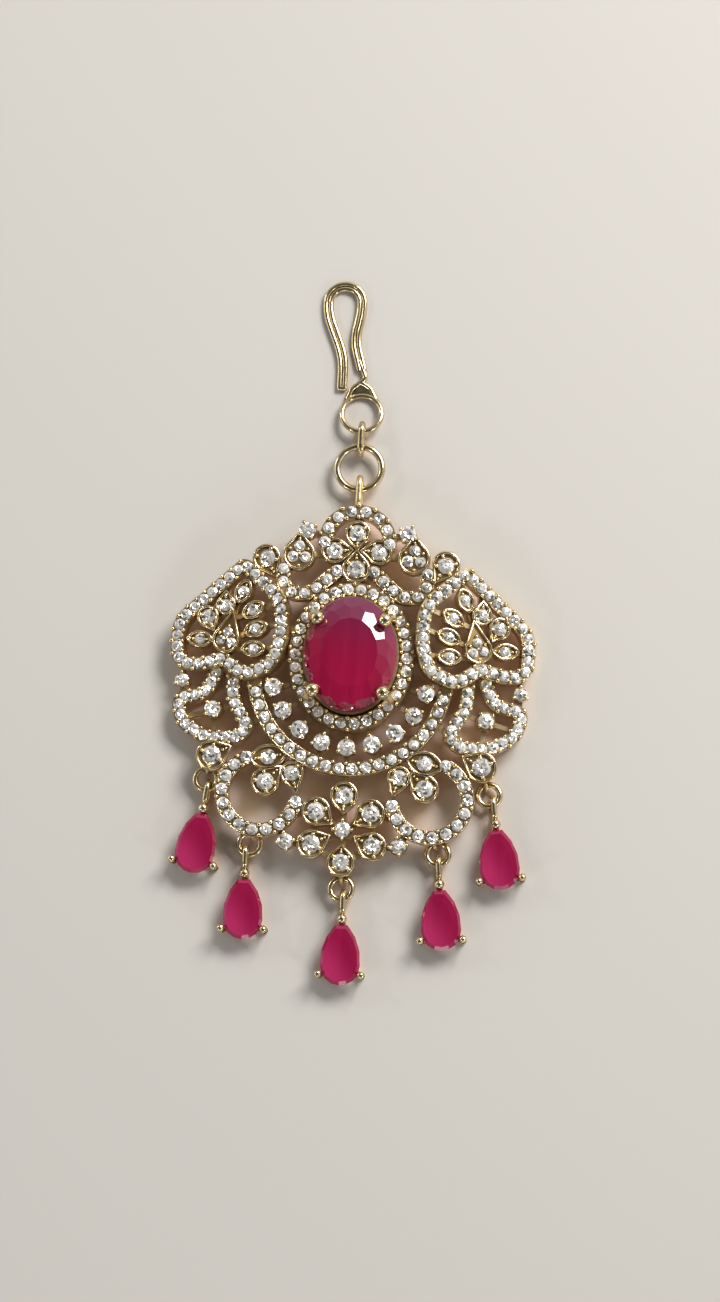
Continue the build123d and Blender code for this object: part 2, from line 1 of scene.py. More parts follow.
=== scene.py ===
"""The looks of the maang tikka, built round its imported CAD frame: clear stones, beads and prongs,
wire rims, faceted red stones, old gold, a pale floor, soft studio light and the camera.

The layout tables are the part's own, in millimetres: x and y from the centre of the oval setting,
z from the floor. What is made from them is in metres, in the frame's own axes."""

import random
from math import acos, atan2, ceil, cos, pi, radians, sin, sqrt, tan

import bmesh
import bpy
import numpy as np
from mathutils import Matrix, Vector
from mathutils.bvhtree import BVHTree


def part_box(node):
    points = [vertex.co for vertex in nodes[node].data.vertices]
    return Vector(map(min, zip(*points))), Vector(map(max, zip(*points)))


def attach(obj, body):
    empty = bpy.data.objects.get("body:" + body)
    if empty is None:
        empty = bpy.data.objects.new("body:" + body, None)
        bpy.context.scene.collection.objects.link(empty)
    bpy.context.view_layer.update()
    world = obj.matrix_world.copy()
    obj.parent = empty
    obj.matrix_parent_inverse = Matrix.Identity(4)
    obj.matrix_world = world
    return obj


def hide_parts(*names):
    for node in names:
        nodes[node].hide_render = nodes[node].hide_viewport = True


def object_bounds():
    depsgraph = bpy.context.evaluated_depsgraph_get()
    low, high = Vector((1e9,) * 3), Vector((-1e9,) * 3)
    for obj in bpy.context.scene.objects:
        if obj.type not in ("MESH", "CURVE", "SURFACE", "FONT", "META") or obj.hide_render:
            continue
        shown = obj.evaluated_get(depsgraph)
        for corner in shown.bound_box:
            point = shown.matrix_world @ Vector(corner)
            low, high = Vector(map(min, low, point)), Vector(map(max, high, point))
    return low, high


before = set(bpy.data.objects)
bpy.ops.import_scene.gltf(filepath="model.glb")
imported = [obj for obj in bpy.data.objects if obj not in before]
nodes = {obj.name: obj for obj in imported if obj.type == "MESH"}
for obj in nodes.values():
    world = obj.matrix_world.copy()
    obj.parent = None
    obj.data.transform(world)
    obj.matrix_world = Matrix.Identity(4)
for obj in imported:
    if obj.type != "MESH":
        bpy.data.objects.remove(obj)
cad_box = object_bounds()
MM = 0.001
dice = random.Random(7)

# ---------------------------------------------------------------- the part's layout, in millimetres
# oval stone: half sizes, and how far its centre lies from the setting's
STONE_X, STONE_Y, STONE_SHIFT = 4.95, 6.15, -0.2
GIRDLE_Z, GIRDLE_THICK = 4.9, 0.15
OVAL_CROWN, OVAL_PAVILION, OVAL_TABLE, OVAL_KEEL = 1.3, 2.6, 0.60, 0.3
CLAW_SPOTS, CLAW_LIFT = [(3.6, 3.3), (3.7, -4.4)], 1.41   # the claws' balls: x, y, height over the girdle
oval_low, oval_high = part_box("oval_stone")
ORIGIN = (oval_low + oval_high) / 2 - Vector((0, STONE_SHIFT * MM, 0))
ORIGIN.z = 0

HALO_X, HALO_Y, HALO_SHIFT = 5.95, 7.25, -0.25
CRESCENT = (0, -1.95, 10.3, -6, -174)                # centre x, y, radius, first and last angle
ARCH = (0, 12.1, 3.5, 0, 180)
SCROLL_RING = (9.05, -15.15, 4.0, 67, -168)
ROW_CENTRE_Y, ROW_RADIUS, ROW_STEP = -1.5, 8.48, 18.5
# routes of the paved strips on the right half: corner x, corner y, radius of the bend there
WING_EDGE = [
    (12.05, 9.25, 0.5), (19.15, 3.0, 3.0), (19.1, -1.6, 1.6), (16.3, -1.6, 2.0), (13.9, -1.0, 0.6),
    (11.4, -2.75, 1.8), (8.35, -1.5, 2.0), (7.6, 1.3, 3.0), (7.6, 5.3, 4.0),
]
LEAF_EDGE = [
    (14.5, -2.4, 0), (15.5, -4.6, 1.8), (18.55, -5.3, 0.8), (17.9, -7.9, 2.4), (15.05, -9.45, 2.6),
    (11.95, -9.3, 1.2), (10.7, -8.2, 0.8), (12.5, -5.2, 3.0), (12.6, -2.2, 0),
]
SCROLL_ARM = [(2.0, 9.0, 0), (4.8, 6.45, 1.8), (7.7, 6.35, 1.5), (7.75, 9.0, 0)]
# petals: centre x, y, radius of the opening's round end, tip x, y
CROWN_PEARS = [(2.4, 11.2, 1.1, 0.7, 11.3), (9.65, 10.1, 1.2, 8.65, 8.35)]
CROWN_TRIO = (6.2, 10.65, 1.42, 6.2, 12.8)
CROWN_MID_PEARS = [(0, 13.2, 1.08, 0, 11.6), (0, 9.25, 1.22, 0, 11.05)]
WING_PEARS = [(13.9, 4.85, 0.8, 13.95, 6.1), (15.85, 3.55, 0.9, 15.2, 2.3)]
WING_TRIO = (13.65, 1.1, 1.22, 13.1, 3.8)
LACE_PEARS = [
    (5.7, -12.9, 0.98, 5.2, -14.7), (8.5, -13.95, 1.2, 7.1, -12.45), (14.4, -11.4, 1.35, 12.6, -10.45),
    (2.9, -16.85, 1.25, 1.35, -17.95), (3.25, -20.35, 1.22, 1.55, -19.5),
]
LACE_MID_PEARS = [(0, -15.05, 1.2, 0, -16.75), (0, -22.2, 1.18, 0, -20.6)]
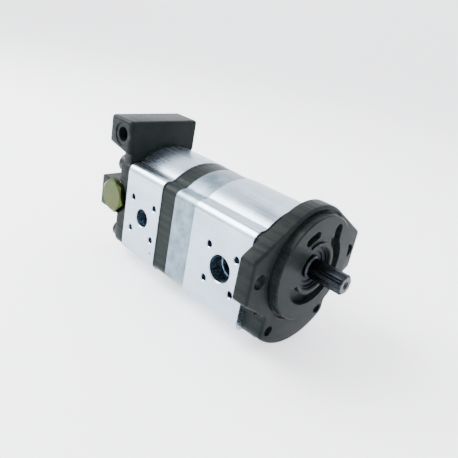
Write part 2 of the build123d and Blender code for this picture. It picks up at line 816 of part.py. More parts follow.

□ □ □ □

**INSTRUCTIONS FOR THE TASK:** Print the whole listing exactly as it is.

**FULL SOLUTION:**
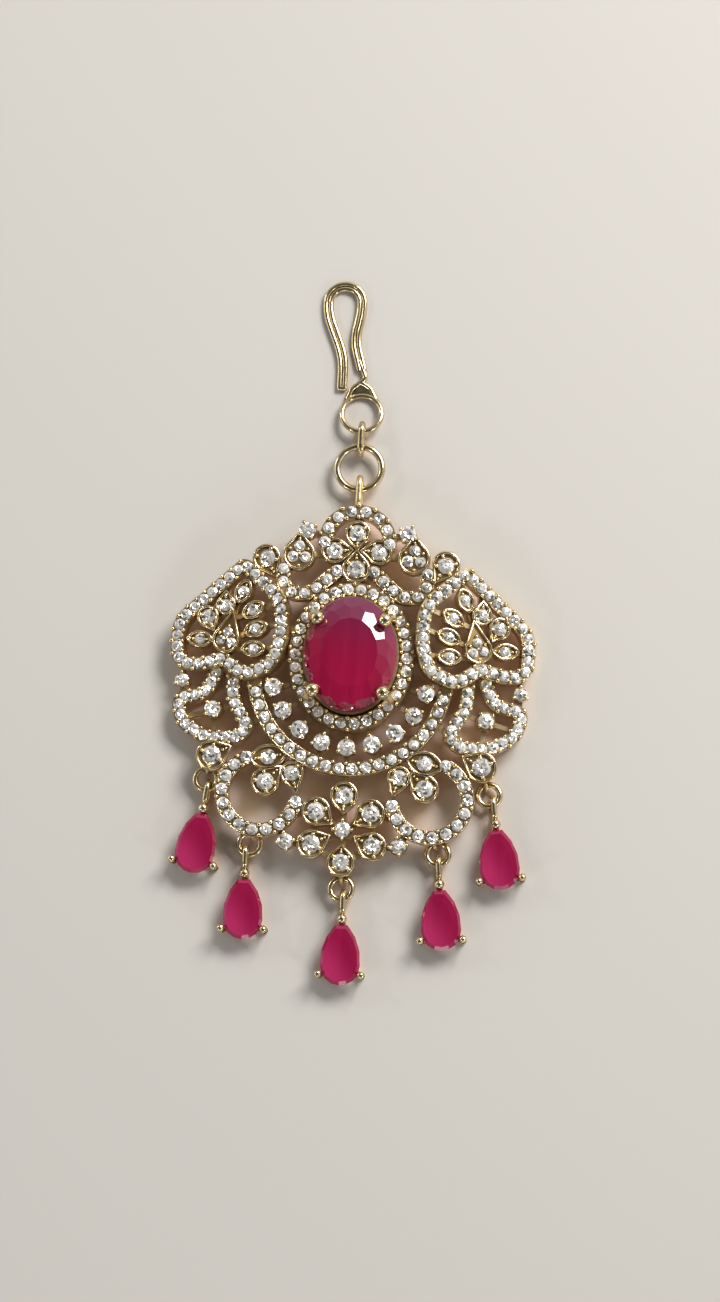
Continue the build123d and Blender code for this object: part 2, from line 1 of scene.py. More parts follow.
=== scene.py ===
"""The looks of the maang tikka, built round its imported CAD frame: clear stones, beads and prongs,
wire rims, faceted red stones, old gold, a pale floor, soft studio light and the camera.

The layout tables are the part's own, in millimetres: x and y from the centre of the oval setting,
z from the floor. What is made from them is in metres, in the frame's own axes."""

import random
from math import acos, atan2, ceil, cos, pi, radians, sin, sqrt, tan

import bmesh
import bpy
import numpy as np
from mathutils import Matrix, Vector
from mathutils.bvhtree import BVHTree


def part_box(node):
    points = [vertex.co for vertex in nodes[node].data.vertices]
    return Vector(map(min, zip(*points))), Vector(map(max, zip(*points)))


def attach(obj, body):
    empty = bpy.data.objects.get("body:" + body)
    if empty is None:
        empty = bpy.data.objects.new("body:" + body, None)
        bpy.context.scene.collection.objects.link(empty)
    bpy.context.view_layer.update()
    world = obj.matrix_world.copy()
    obj.parent = empty
    obj.matrix_parent_inverse = Matrix.Identity(4)
    obj.matrix_world = world
    return obj


def hide_parts(*names):
    for node in names:
        nodes[node].hide_render = nodes[node].hide_viewport = True


def object_bounds():
    depsgraph = bpy.context.evaluated_depsgraph_get()
    low, high = Vector((1e9,) * 3), Vector((-1e9,) * 3)
    for obj in bpy.context.scene.objects:
        if obj.type not in ("MESH", "CURVE", "SURFACE", "FONT", "META") or obj.hide_render:
            continue
        shown = obj.evaluated_get(depsgraph)
        for corner in shown.bound_box:
            point = shown.matrix_world @ Vector(corner)
            low, high = Vector(map(min, low, point)), Vector(map(max, high, point))
    return low, high


before = set(bpy.data.objects)
bpy.ops.import_scene.gltf(filepath="model.glb")
imported = [obj for obj in bpy.data.objects if obj not in before]
nodes = {obj.name: obj for obj in imported if obj.type == "MESH"}
for obj in nodes.values():
    world = obj.matrix_world.copy()
    obj.parent = None
    obj.data.transform(world)
    obj.matrix_world = Matrix.Identity(4)
for obj in imported:
    if obj.type != "MESH":
        bpy.data.objects.remove(obj)
cad_box = object_bounds()
MM = 0.001
dice = random.Random(7)

# ---------------------------------------------------------------- the part's layout, in millimetres
# oval stone: half sizes, and how far its centre lies from the setting's
STONE_X, STONE_Y, STONE_SHIFT = 4.95, 6.15, -0.2
GIRDLE_Z, GIRDLE_THICK = 4.9, 0.15
OVAL_CROWN, OVAL_PAVILION, OVAL_TABLE, OVAL_KEEL = 1.3, 2.6, 0.60, 0.3
CLAW_SPOTS, CLAW_LIFT = [(3.6, 3.3), (3.7, -4.4)], 1.41   # the claws' balls: x, y, height over the girdle
oval_low, oval_high = part_box("oval_stone")
ORIGIN = (oval_low + oval_high) / 2 - Vector((0, STONE_SHIFT * MM, 0))
ORIGIN.z = 0

HALO_X, HALO_Y, HALO_SHIFT = 5.95, 7.25, -0.25
CRESCENT = (0, -1.95, 10.3, -6, -174)                # centre x, y, radius, first and last angle
ARCH = (0, 12.1, 3.5, 0, 180)
SCROLL_RING = (9.05, -15.15, 4.0, 67, -168)
ROW_CENTRE_Y, ROW_RADIUS, ROW_STEP = -1.5, 8.48, 18.5
# routes of the paved strips on the right half: corner x, corner y, radius of the bend there
WING_EDGE = [
    (12.05, 9.25, 0.5), (19.15, 3.0, 3.0), (19.1, -1.6, 1.6), (16.3, -1.6, 2.0), (13.9, -1.0, 0.6),
    (11.4, -2.75, 1.8), (8.35, -1.5, 2.0), (7.6, 1.3, 3.0), (7.6, 5.3, 4.0),
]
LEAF_EDGE = [
    (14.5, -2.4, 0), (15.5, -4.6, 1.8), (18.55, -5.3, 0.8), (17.9, -7.9, 2.4), (15.05, -9.45, 2.6),
    (11.95, -9.3, 1.2), (10.7, -8.2, 0.8), (12.5, -5.2, 3.0), (12.6, -2.2, 0),
]
SCROLL_ARM = [(2.0, 9.0, 0), (4.8, 6.45, 1.8), (7.7, 6.35, 1.5), (7.75, 9.0, 0)]
# petals: centre x, y, radius of the opening's round end, tip x, y
CROWN_PEARS = [(2.4, 11.2, 1.1, 0.7, 11.3), (9.65, 10.1, 1.2, 8.65, 8.35)]
CROWN_TRIO = (6.2, 10.65, 1.42, 6.2, 12.8)
CROWN_MID_PEARS = [(0, 13.2, 1.08, 0, 11.6), (0, 9.25, 1.22, 0, 11.05)]
WING_PEARS = [(13.9, 4.85, 0.8, 13.95, 6.1), (15.85, 3.55, 0.9, 15.2, 2.3)]
WING_TRIO = (13.65, 1.1, 1.22, 13.1, 3.8)
LACE_PEARS = [
    (5.7, -12.9, 0.98, 5.2, -14.7), (8.5, -13.95, 1.2, 7.1, -12.45), (14.4, -11.4, 1.35, 12.6, -10.45),
    (2.9, -16.85, 1.25, 1.35, -17.95), (3.25, -20.35, 1.22, 1.55, -19.5),
]
LACE_MID_PEARS = [(0, -15.05, 1.2, 0, -16.75), (0, -22.2, 1.18, 0, -20.6)]
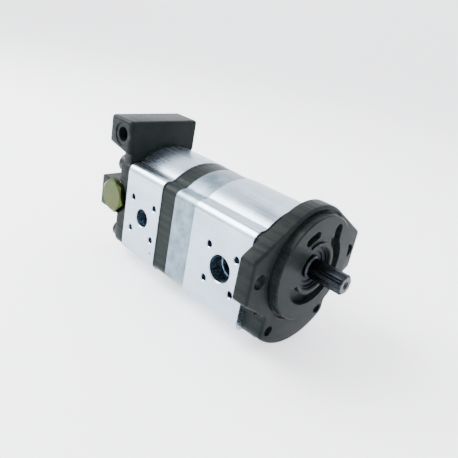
Write part 2 of the build123d and Blender code for this picture. It picks up at line 816 of part.py. More parts follow.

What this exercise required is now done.